Carlos: Todas as imagens foram fotografadas em um bar/loja/sebo do centro de São Paulo. O dono do bar aparece empunhando uma faca no berço do CD. Perguntei a um amigo fotógrafo onde poderia encontrar um gramofone, ou algo velho e inusitado em São Paulo. Ele me levou nesse bar, que por coincidência é uma rua cheia de teatros cheios de peças com jovens atores e perto da casa da Rosana Star. É novo e velho para não botar defeito. Assim como a capa original dos Stones (“Let It Bleed”) representava o momento que eles viviam (estrada, cinema, falta de tempo) em 1969/70, a minha versão representa a idéia agregada ao título (“Tá Tudo Mudando… Mas Nem Sempre Pra Melhor”). Na capa do Mustang aparecem fitas de VHS, cassete, LPs, bolo de padaria. O que quero dizer é que eu não abro mão do que é bom porque o moderno me diz que estou ultrapassado ou fora de moda. No momento que estou te respondendo, estou ouvindo fita cassete.

RG: Durante muitos anos você foi um ícone do heavy metal, e já há algum tempo mudou de ares. Como você está se sentindo agora, já com uma certa bagagem com o Mustang?

Carlos: Eu consegui reescrever minha história. Tive que ter coragem, não foi fácil, assim como ainda não é, mas quando olho os três discos do Mustang e os três da Usina, em cinco anos, sei que fiz a coisa certa. Estou livre.

RG: Ter tocado heavy metal, que é um subgênero do rock mais técnico, facilita as coisas pra você hoje, como músico e compositor?

Carlos: Nem sempre. Tive que me libertar de certos convencionalismos, refazer alguns e respeitar outros para me recriar. Apenas fui fiel ao meu coração. Sou um artista, pensador e compositor. Não dá para ficar preso eternamente a um sapatinho de cristal ou a uma abóbora que nunca vira carro. A arte é um ser vivo e precisa ser alimentado, muitas vezes com incompreensão, loucura e dor. Não estou nessa para morrer velho, estou nessa para morrer todos os dias e renascer como uma fênix.

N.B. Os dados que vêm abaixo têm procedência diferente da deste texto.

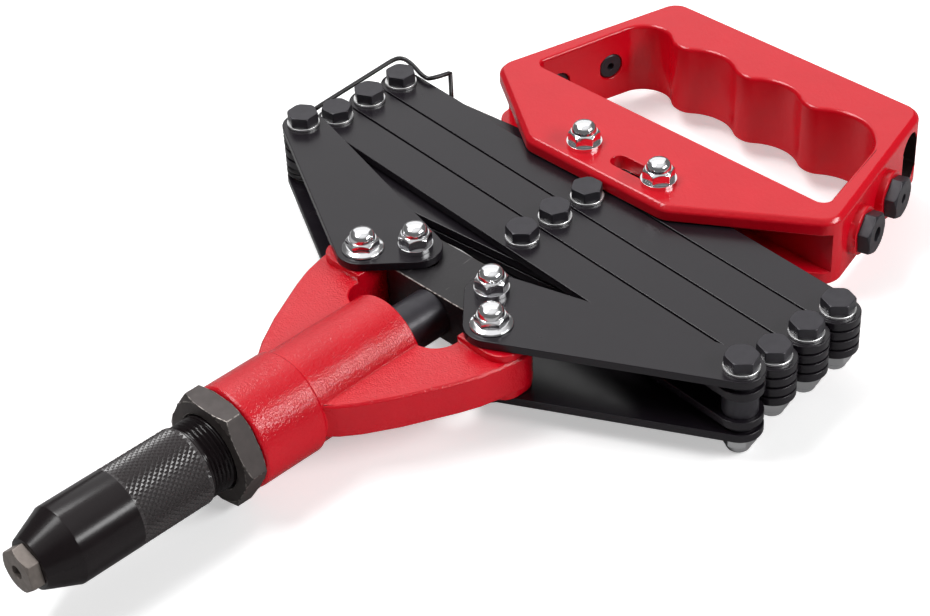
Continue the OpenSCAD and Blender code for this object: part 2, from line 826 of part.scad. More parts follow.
// End groove that touches the side wall, the front of the grip and the nearest ridge
function end_groove(side, ridge_y) =
    let (m = sqrt(1 + opening_slope * opening_slope) - opening_slope,
        wide = opening_half(grip_front), d = wide - abs(ridge_y), e = ridge_x - grip_front,
        p = m * d + ridge_radius - e, c = e * e + d * d - ridge_radius * ridge_radius,
        r = (p - sqrt(p * p - m * m * c)) / (m * m))
    [grip_front - r, side * (wide - m * r), r];
grooves = [end_groove(1, ridges[0].y),
    [groove_x, grip_middle + finger_step / 2, finger_radius],
    [groove_x, grip_middle - finger_step / 2, finger_radius],
    end_groove(-1, ridges[2].y)];
function middle(groove) = [groove.x, groove.y];
function touch(groove, toward) =
    middle(groove) + groove.z * unit(toward - middle(groove));
module finger_opening() {
    wall_normal = unit([opening_slope, 1]);
    left = grooves[0];
    right = grooves[3];
    front = opening_front + opening_corner;
    difference() {
        union() {
            rounded([[opening_front, -opening_half(opening_front)],
                [front + 10, -opening_half(front + 10)], [front + 10, opening_half(front + 10)],
                [opening_front, opening_half(opening_front)]], opening_corner);
            polygon(concat([[front, -opening_half(front)], [front, opening_half(front)],
                middle(left) + left.z * wall_normal],
                [for (i = [0:2]) each [touch(grooves[i], ridges[i]),
                    touch(grooves[i + 1], ridges[i])]],
                [middle(right) + right.z * [wall_normal.x, -wall_normal.y]]));
            for (g = grooves) {
                translate(middle(g)) circle(g.z);
            }
        }
        for (p = ridges) {
            translate(p) circle(ridge_radius);
        }
    }
}

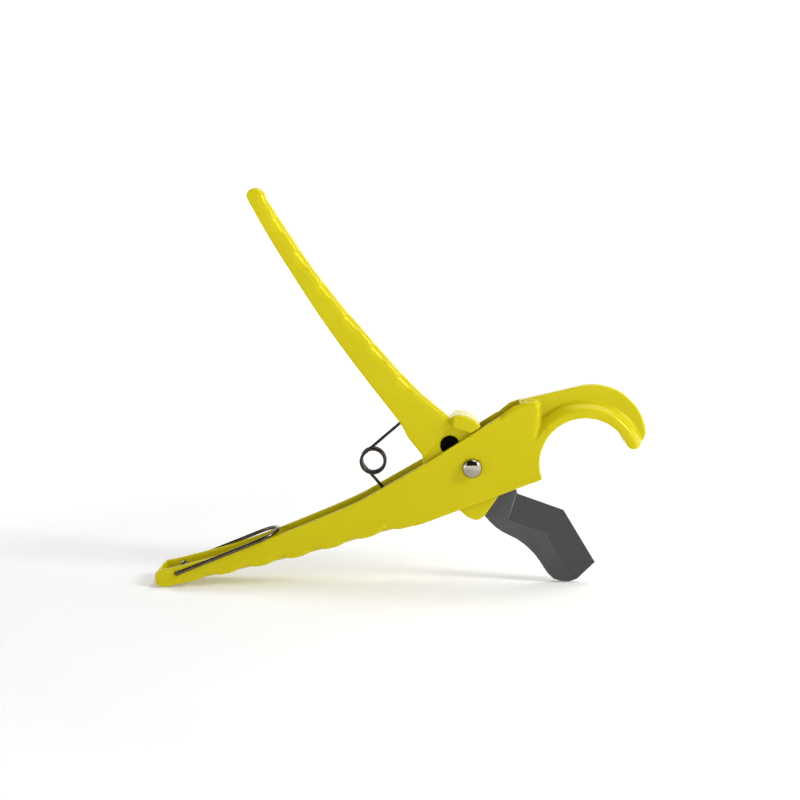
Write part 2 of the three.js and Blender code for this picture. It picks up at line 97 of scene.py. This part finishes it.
# Name, place, width and height, and watts.
SOFTBOXES = [
    ("top_softbox", (0.40, 0.30, 1.25), (1.3, 1.0), 12),
    ("left_softbox", (-1.20, -0.45, 0.55), (0.5, 0.9), 2),
    ("right_softbox", (1.10, -0.40, 0.75), (0.3, 0.4), 11),
]
ROOM = {"colour": (0.95, 0.97, 1.0, 1), "strength": 0.03}
CAMERA_PLACE = Vector((0.0191, -0.5916, 0.1751))
CAMERA_TURN = {"yaw": 1.735, "pitch": 81.67, "roll": -0.53}
CAMERA_LENS = {"length": 56.75, "sensor": 36}

# ---------------------------------------------------------------- meshes


def new_piece(name, mesh, body, slot, *nodes):
    """A finished piece that rides on a body and stands for CAD nodes. The slot is not used."""
    piece = bpy.data.objects.new(name, mesh)
    bpy.context.scene.collection.objects.link(piece)
    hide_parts(*nodes)
    if body:
        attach(piece, body)
    return piece


def mesh_from(name, bm, sharp_angle=None):
    """A mesh from bmesh geometry, smooth apart from edges over the angle."""
    bmesh.ops.recalc_face_normals(bm, faces=bm.faces)
    mesh = bpy.data.meshes.new(name)
    bm.to_mesh(mesh)
    bm.free()
    mesh.shade_smooth()
    if sharp_angle:
        mesh.set_sharp_from_angle(angle=math.radians(sharp_angle))
    return mesh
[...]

Não tenho medo de errar.

RG: Que fim levou sua outra banda, o Usina Le Blond?

Carlos: Como uma banda apenas já custa muito investimento financeiro e pessoal, vou mantendo as duas como posso. Como tenho um contrato com a Monstro para lançar o Mustang, essa é a prioridade no momento. Por exemplo, só para você ver como tenho minhas artimanhas, considero a faixa “Cinco Contra Um”, uma música feita para a Usina, mas que foi registrada pelo Mustang.

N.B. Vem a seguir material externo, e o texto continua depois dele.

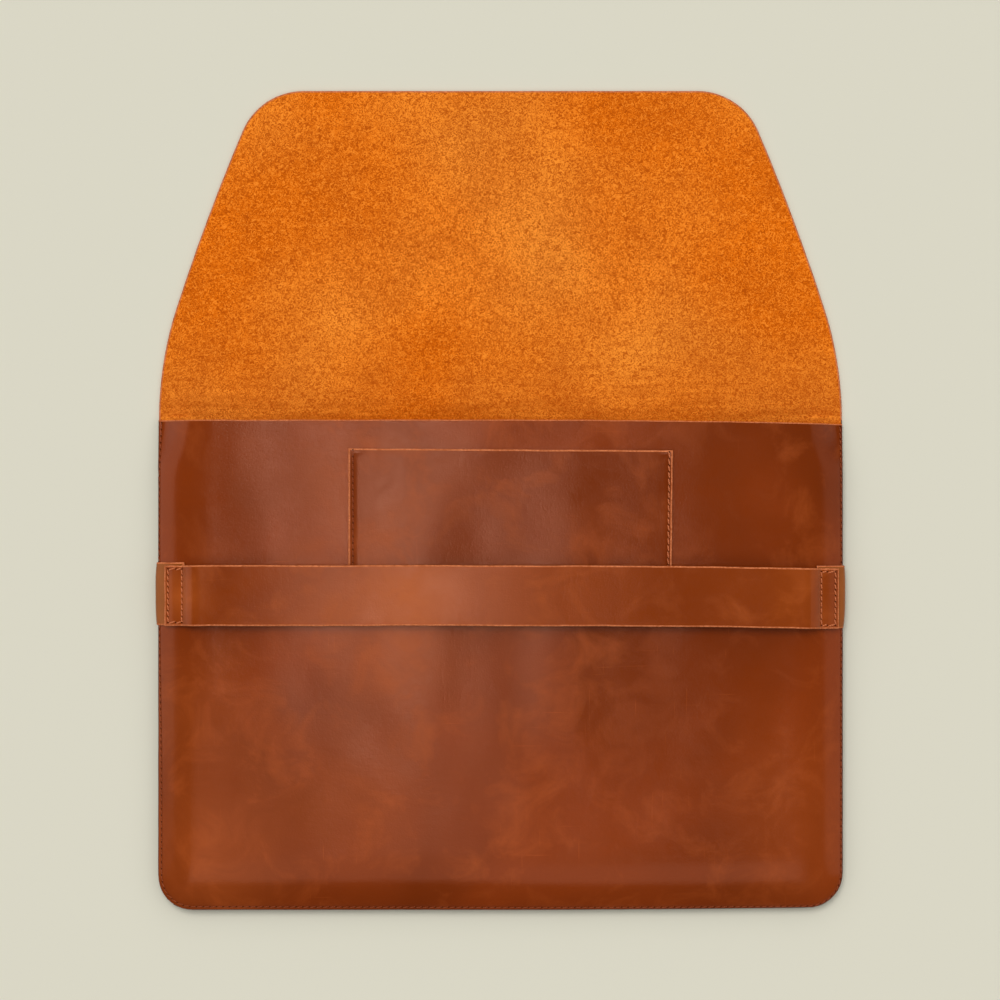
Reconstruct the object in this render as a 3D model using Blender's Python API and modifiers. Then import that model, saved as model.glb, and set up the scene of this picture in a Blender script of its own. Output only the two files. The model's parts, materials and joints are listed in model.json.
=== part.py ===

RG: Nos shows vocês se vestem de vermelho e você, em especial, tem uma performance até andrógina, de certa forma, tira a roupa e tudo. Isso é tudo planejado? Dependendo do show rola mais coisas? De onde vem isso tudo?

Carlos: O vermelho chama para a guerra, para o socialismo, para a vagina, para a boca, para a língua. Comecei com isso porque em uma fraternidade espiritualista que freqüentava, me aconselharam a não usar calça vermelha para não estimular a zona erógena através da cor vermelha sobre o chacra. Começou assim. Trabalhei em centro espírita durante muitos anos, além disso todo artista é um exibicionista, mesmo os que dizem que não. Eu sou uma soma. Show para mim é uma sessão espírita. Se a espiritualidade me proteger, eu posso ser e fazer tudo para demonstrar liberdade e libertação através dos gestos, dança, músicas e palavras. Eu não sou inofensivo, nem programado. Sou um vulcão que pode explodir e queimar todo mundo com lava quente ou esperma, se assim preferirem. Sou Deus e o Diabo na Terra do Sol.

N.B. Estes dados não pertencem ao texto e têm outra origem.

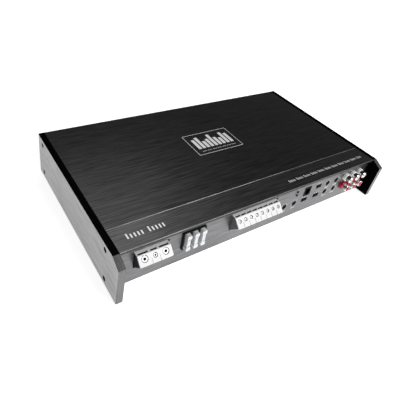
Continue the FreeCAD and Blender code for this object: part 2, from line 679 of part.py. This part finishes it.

RG: Isso tem a ver com a música “Rosana Está?”, que você fez para um travesti?

Carlos: Rosana, um ex-Paquito da Xuxa, foi utilizada para simbolizar o conflito de ser quem você é contra o que o mundo quer que você seja. Não estou defendendo os travestis, estou defendendo o direito de ser quem você quiser ser. Ela chorou quando mostrei-lhe a música.

"Estou nessa para morrer todos os dias e renascer como uma fênix"

"Estou nessa para morrer todos os dias e renascer como uma fênix"

RG: Com a experiência do mercado do rock, e pelas suas últimas andanças, onde você acha que o Mustang se insere no rock independente de hoje?

Carlos: Não sei. Classificar é coisa para imprensa. Não sou alternativo, não sou hard rock farofa, nem rock clássico, nem punk, nem homem, nem mulher, nem viado. Que gostem do meu trabalho pelo o que ele é, sem convenções. Paguem o ingresso, se divirtam comigo e comecem o dia seguinte com um estado de espírito melhor.